Common dispute resolution clauses include negotiation and mediation as initial steps, followed by arbitration or court proceedings if necessary. Mediation often resolves disputes faster and with less cost, while arbitration provides a binding outcome with limited appeal options, balancing finality and confidentiality. Choosing dispute procedures requires weighing confidentiality, cost, speed, and enforceability. Including clear timelines, governing law, and location for proceedings reduces procedural disputes and helps owners resolve conflicts without prolonged interruption to business operations.
Agreements should be reviewed periodically, typically when ownership changes, after capital transactions, or every few years as the business evolves. Regular review ensures valuation methods, governance procedures, and funding mechanisms remain appropriate and reflect current operations and strategic goals. Proactive updates prevent outdated terms from causing disputes or hindering growth. Scheduling reviews after major events such as new investments, mergers, or significant changes in management helps maintain alignment between agreements and the company’s realities.
Well-drafted agreements can make a business more attractive to investors by demonstrating predictable governance, clear exit mechanisms, and protections for investor rights. Investors often seek documented processes for valuation, transfer, and decision-making before committing capital, which reduces perceived risk. However, overly restrictive provisions can deter some investors, so agreements should balance owner protections with investor expectations. Tailored negotiation of investor side letters or amended agreement terms can align investor requirements with owner goals for long-term growth.
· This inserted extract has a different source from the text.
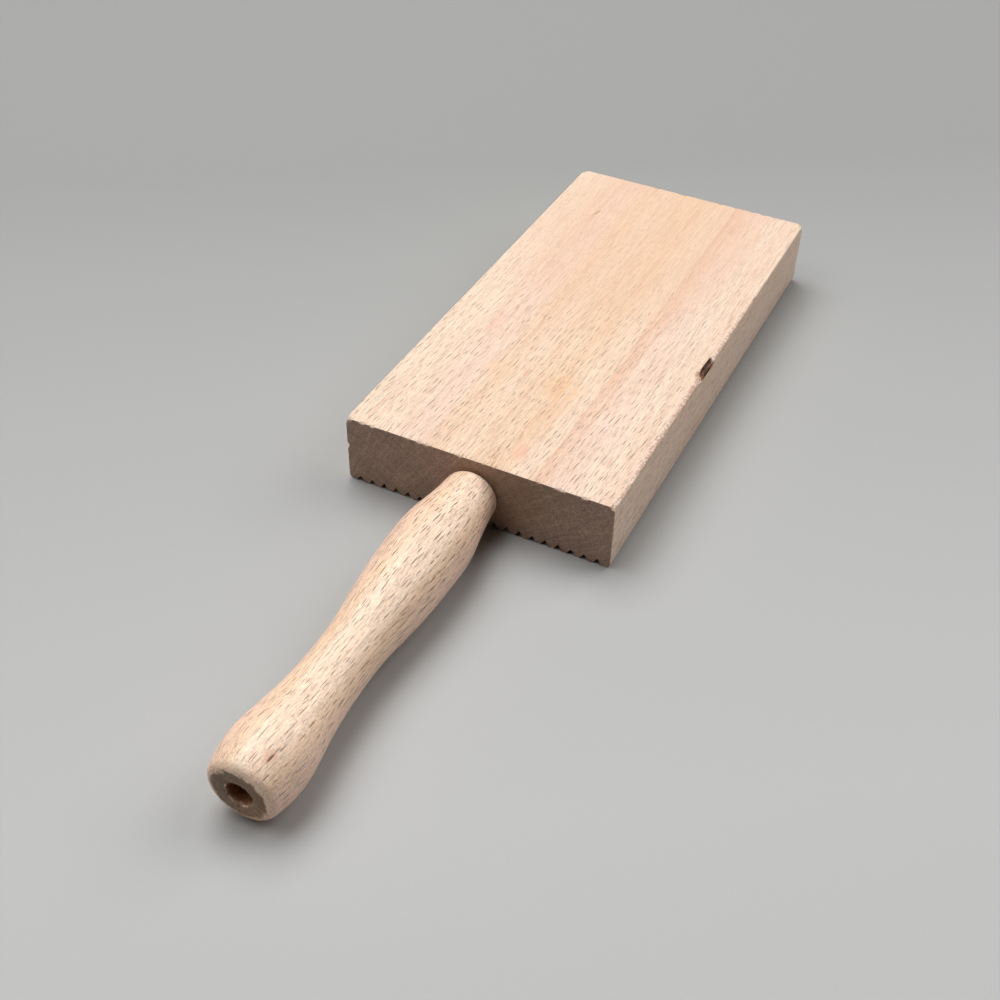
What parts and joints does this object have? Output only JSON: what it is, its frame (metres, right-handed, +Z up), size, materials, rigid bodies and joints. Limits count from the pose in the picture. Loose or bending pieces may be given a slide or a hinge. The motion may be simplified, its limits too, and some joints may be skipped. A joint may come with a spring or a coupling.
{
  "type": "gnocchi board",
  "caption": "Flat beech paddle with V grooves along one face and a turned, waisted handle glued into its end.",
  "frame": {"origin": "on the supporting surface, under the middle of the whole length and width", "axes": "+Z up through the smooth face, +Y from the handle's butt towards the board's far end, +X to the right across the grooves"},
  "size_m": [0.075, 0.2536, 0.02],
  "materials": {
    "board_beech": "planed bare beech",
    "handle_beech": "turned and sanded bare beech",
    "wood_glue": "cured wood glue"
  },
  "bodies": {
    "root": {"board": "board_beech", "handle": "handle_beech", "glue_line": "wood_glue"}
  },
  "joints": []
}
Agreements interact with estate planning by determining how ownership interests transfer on death or incapacity, often triggering buyouts or requiring transfers subject to restrictions. Coordinating buy-sell terms with wills and trusts ensures family members and beneficiaries receive expected benefits without unintentionally acquiring operational control. Estate planning tools like life insurance funding for buyouts and properly structured trusts can facilitate orderly transfers and liquidity. Aligning business agreements with estate documents reduces tax and administrative burdens and avoids conflicts between personal and corporate plans.
If parties ignore agreement terms, the agreement still provides a legal basis for enforcement through negotiation, mediation, arbitration, or litigation depending on the dispute resolution clause. Courts may enforce clear contractual provisions, award damages, or order specific performance to remedy breaches. Ignoring agreement obligations can lead to costly disputes and damage business relationships, so prompt enforcement action or negotiated compliance is often advisable. Maintaining documentation and following agreed dispute resolution steps improves prospects for an effective remedy while minimizing operational disruption.
Begin by gathering existing corporate or partnership documents, financial statements, and any informal owner understandings, then schedule a consultation to discuss goals, concerns, and desired outcomes. Early fact-gathering clarifies priorities and allows targeted drafting that reflects business realities. After initial review, we propose draft terms, negotiate with other owners or counsel as needed, and finalize the agreement with execution and implementation steps. Regular follow-up and periodic reviews keep the agreement effective as the business evolves.